Open Road and the earlier stories in Krazy Kat/The Unveiling (1951–1968) are trials in Dawson's discovery of his own idiom of information, his own inclination to manifest language as inventive as the new poetry, his attempt to understand where linearity can be dislocated—where, as Michel Butor puts it, "the thread breaks, becomes entangled". He wanted to differentiate character but avoid the traps of fixed identity (and with it the freudian claptrap of total individuation as an aim) and of characters as things….
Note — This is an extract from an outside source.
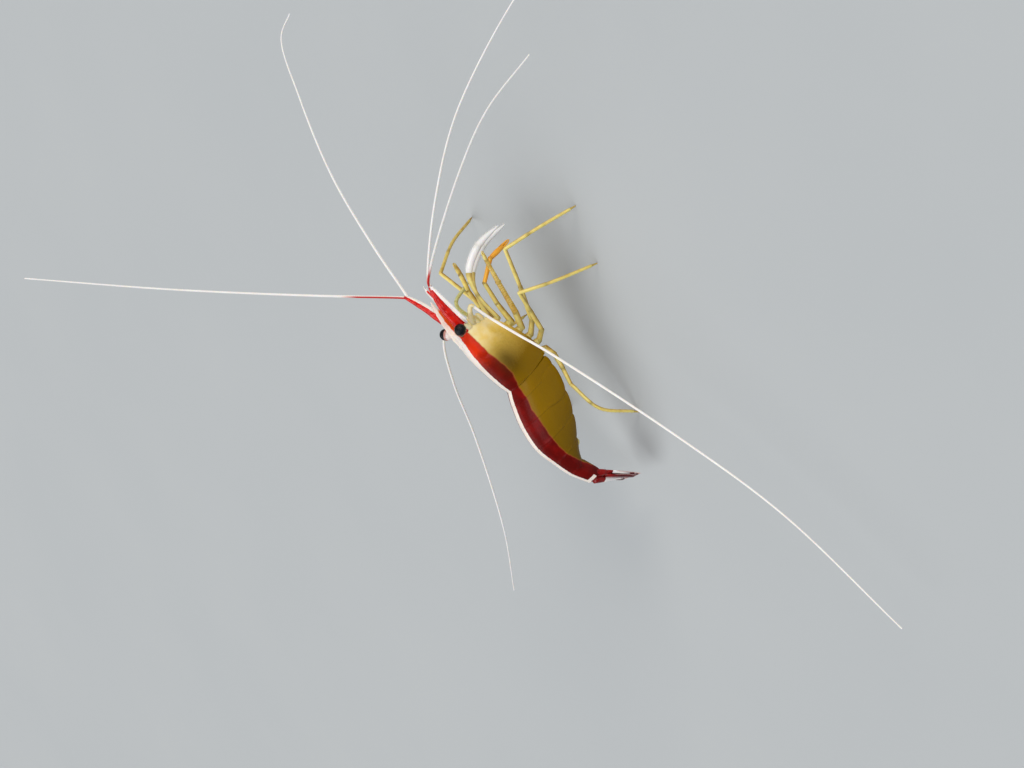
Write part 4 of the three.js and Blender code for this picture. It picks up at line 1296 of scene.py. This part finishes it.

Gradually Dawson invented procedures of flow, interruption and leap, and what Butor calls "a spectrum of harmonic dates". His major limitation is a classic one: how much the 'I' of memoir-fiction can tell of himself and other people, how much can he know, how to resist boring interior monologue. Dawson learned to make the limitation work for him, to draw the reader into a scene in which signs and clues can be rapidly exchanged and patterned within a steady sense of being told a story which turns out to be also an enquiry into survival. His compassion and insistent thrust of self move out from an assumption that we all begin in ignorance of our condition, have to learn it, and have to learn that "limits are what any of us are inside of". The artist accepts responsibility for articulacy, for slowing down and speeding up life processes for examination. Read together Dawson's diary episodes and dreams, made into stories, indicate aims: to achieve contentment without callousness or stupid assent, and not to interfere through leading comment. A main horror is to feel nothing is happening as time draws a man on in boredom, mechanism and waste. Intimations of mortality urge throughout Dawson's work: it must be now or never that we love, paint, write, taste, drink, field that ball, strike. It is exactly this vertical appreciation of the linear time-space that produces the form of his energy. (p. 48)
Eric Mottram, "A First Appreciation of Fielding Dawson," in Vort #4, Fall, 1973, pp. 43-53.